_Data lines_.
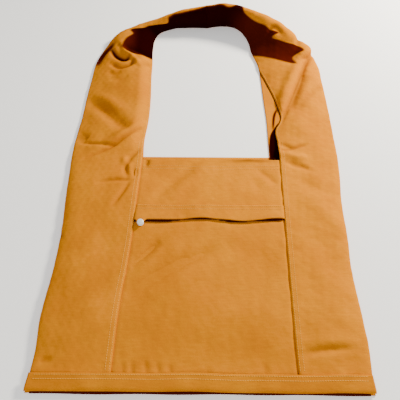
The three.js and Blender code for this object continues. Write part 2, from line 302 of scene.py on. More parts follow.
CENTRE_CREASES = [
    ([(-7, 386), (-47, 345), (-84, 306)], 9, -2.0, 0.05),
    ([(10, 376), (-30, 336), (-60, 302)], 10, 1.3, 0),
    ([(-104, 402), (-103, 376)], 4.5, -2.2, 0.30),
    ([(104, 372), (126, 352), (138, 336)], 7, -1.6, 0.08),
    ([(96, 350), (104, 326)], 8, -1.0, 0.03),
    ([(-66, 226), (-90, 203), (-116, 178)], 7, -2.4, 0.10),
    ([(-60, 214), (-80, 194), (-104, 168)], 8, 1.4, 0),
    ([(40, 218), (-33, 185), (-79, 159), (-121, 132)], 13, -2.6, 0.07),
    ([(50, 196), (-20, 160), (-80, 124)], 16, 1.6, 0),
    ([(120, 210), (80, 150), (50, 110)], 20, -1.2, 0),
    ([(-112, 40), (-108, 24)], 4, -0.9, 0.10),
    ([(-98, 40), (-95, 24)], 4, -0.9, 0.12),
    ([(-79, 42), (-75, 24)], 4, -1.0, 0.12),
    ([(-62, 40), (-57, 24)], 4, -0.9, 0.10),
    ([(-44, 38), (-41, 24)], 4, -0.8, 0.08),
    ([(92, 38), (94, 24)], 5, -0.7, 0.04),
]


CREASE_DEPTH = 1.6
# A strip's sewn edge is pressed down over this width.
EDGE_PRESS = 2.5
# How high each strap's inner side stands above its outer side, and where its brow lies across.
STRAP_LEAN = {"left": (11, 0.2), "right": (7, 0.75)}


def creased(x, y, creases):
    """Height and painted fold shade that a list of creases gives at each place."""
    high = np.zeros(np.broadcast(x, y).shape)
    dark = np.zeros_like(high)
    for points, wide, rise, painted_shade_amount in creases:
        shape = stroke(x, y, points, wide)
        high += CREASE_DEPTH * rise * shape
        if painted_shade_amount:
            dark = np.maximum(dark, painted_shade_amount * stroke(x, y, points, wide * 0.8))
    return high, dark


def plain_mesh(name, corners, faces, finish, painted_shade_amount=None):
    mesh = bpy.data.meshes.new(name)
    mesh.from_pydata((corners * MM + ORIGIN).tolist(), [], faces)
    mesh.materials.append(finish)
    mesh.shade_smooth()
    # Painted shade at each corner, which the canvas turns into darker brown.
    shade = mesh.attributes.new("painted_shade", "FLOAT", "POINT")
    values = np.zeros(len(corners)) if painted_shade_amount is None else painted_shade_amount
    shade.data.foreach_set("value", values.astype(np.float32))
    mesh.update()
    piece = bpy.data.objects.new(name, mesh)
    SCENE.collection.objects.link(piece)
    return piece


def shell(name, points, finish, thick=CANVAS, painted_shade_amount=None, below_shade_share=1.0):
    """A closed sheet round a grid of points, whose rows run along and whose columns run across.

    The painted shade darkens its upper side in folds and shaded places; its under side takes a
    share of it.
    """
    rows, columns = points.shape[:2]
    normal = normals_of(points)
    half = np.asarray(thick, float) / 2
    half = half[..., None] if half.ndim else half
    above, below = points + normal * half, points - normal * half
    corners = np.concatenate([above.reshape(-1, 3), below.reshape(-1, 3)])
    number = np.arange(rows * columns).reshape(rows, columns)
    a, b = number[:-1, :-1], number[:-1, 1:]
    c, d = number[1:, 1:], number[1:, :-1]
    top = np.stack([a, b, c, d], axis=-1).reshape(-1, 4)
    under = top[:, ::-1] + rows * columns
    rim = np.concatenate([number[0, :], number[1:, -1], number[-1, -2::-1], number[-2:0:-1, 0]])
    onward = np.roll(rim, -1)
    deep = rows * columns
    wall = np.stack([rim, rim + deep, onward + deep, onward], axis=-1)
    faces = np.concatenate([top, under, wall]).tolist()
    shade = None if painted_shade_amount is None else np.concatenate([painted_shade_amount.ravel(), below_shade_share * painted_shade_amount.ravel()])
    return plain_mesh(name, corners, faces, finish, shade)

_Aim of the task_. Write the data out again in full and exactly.

_Task output_.
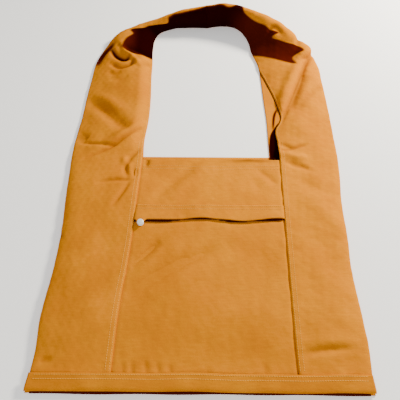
The three.js and Blender code for this object continues. Write part 2, from line 302 of scene.py on. More parts follow.
CENTRE_CREASES = [
    ([(-7, 386), (-47, 345), (-84, 306)], 9, -2.0, 0.05),
    ([(10, 376), (-30, 336), (-60, 302)], 10, 1.3, 0),
    ([(-104, 402), (-103, 376)], 4.5, -2.2, 0.30),
    ([(104, 372), (126, 352), (138, 336)], 7, -1.6, 0.08),
    ([(96, 350), (104, 326)], 8, -1.0, 0.03),
    ([(-66, 226), (-90, 203), (-116, 178)], 7, -2.4, 0.10),
    ([(-60, 214), (-80, 194), (-104, 168)], 8, 1.4, 0),
    ([(40, 218), (-33, 185), (-79, 159), (-121, 132)], 13, -2.6, 0.07),
    ([(50, 196), (-20, 160), (-80, 124)], 16, 1.6, 0),
    ([(120, 210), (80, 150), (50, 110)], 20, -1.2, 0),
    ([(-112, 40), (-108, 24)], 4, -0.9, 0.10),
    ([(-98, 40), (-95, 24)], 4, -0.9, 0.12),
    ([(-79, 42), (-75, 24)], 4, -1.0, 0.12),
    ([(-62, 40), (-57, 24)], 4, -0.9, 0.10),
    ([(-44, 38), (-41, 24)], 4, -0.8, 0.08),
    ([(92, 38), (94, 24)], 5, -0.7, 0.04),
]


CREASE_DEPTH = 1.6
# A strip's sewn edge is pressed down over this width.
EDGE_PRESS = 2.5
# How high each strap's inner side stands above its outer side, and where its brow lies across.
STRAP_LEAN = {"left": (11, 0.2), "right": (7, 0.75)}


def creased(x, y, creases):
    """Height and painted fold shade that a list of creases gives at each place."""
    high = np.zeros(np.broadcast(x, y).shape)
    dark = np.zeros_like(high)
    for points, wide, rise, painted_shade_amount in creases:
        shape = stroke(x, y, points, wide)
        high += CREASE_DEPTH * rise * shape
        if painted_shade_amount:
            dark = np.maximum(dark, painted_shade_amount * stroke(x, y, points, wide * 0.8))
    return high, dark


def plain_mesh(name, corners, faces, finish, painted_shade_amount=None):
    mesh = bpy.data.meshes.new(name)
    mesh.from_pydata((corners * MM + ORIGIN).tolist(), [], faces)
    mesh.materials.append(finish)
    mesh.shade_smooth()
    # Painted shade at each corner, which the canvas turns into darker brown.
    shade = mesh.attributes.new("painted_shade", "FLOAT", "POINT")
    values = np.zeros(len(corners)) if painted_shade_amount is None else painted_shade_amount
    shade.data.foreach_set("value", values.astype(np.float32))
    mesh.update()
    piece = bpy.data.objects.new(name, mesh)
    SCENE.collection.objects.link(piece)
    return piece


def shell(name, points, finish, thick=CANVAS, painted_shade_amount=None, below_shade_share=1.0):
    """A closed sheet round a grid of points, whose rows run along and whose columns run across.

    The painted shade darkens its upper side in folds and shaded places; its under side takes a
    share of it.
    """
    rows, columns = points.shape[:2]
    normal = normals_of(points)
    half = np.asarray(thick, float) / 2
    half = half[..., None] if half.ndim else half
    above, below = points + normal * half, points - normal * half
    corners = np.concatenate([above.reshape(-1, 3), below.reshape(-1, 3)])
    number = np.arange(rows * columns).reshape(rows, columns)
    a, b = number[:-1, :-1], number[:-1, 1:]
    c, d = number[1:, 1:], number[1:, :-1]
    top = np.stack([a, b, c, d], axis=-1).reshape(-1, 4)
    under = top[:, ::-1] + rows * columns
    rim = np.concatenate([number[0, :], number[1:, -1], number[-1, -2::-1], number[-2:0:-1, 0]])
    onward = np.roll(rim, -1)
    deep = rows * columns
    wall = np.stack([rim, rim + deep, onward + deep, onward], axis=-1)
    faces = np.concatenate([top, under, wall]).tolist()
    shade = None if painted_shade_amount is None else np.concatenate([painted_shade_amount.ravel(), below_shade_share * painted_shade_amount.ravel()])
    return plain_mesh(name, corners, faces, finish, shade)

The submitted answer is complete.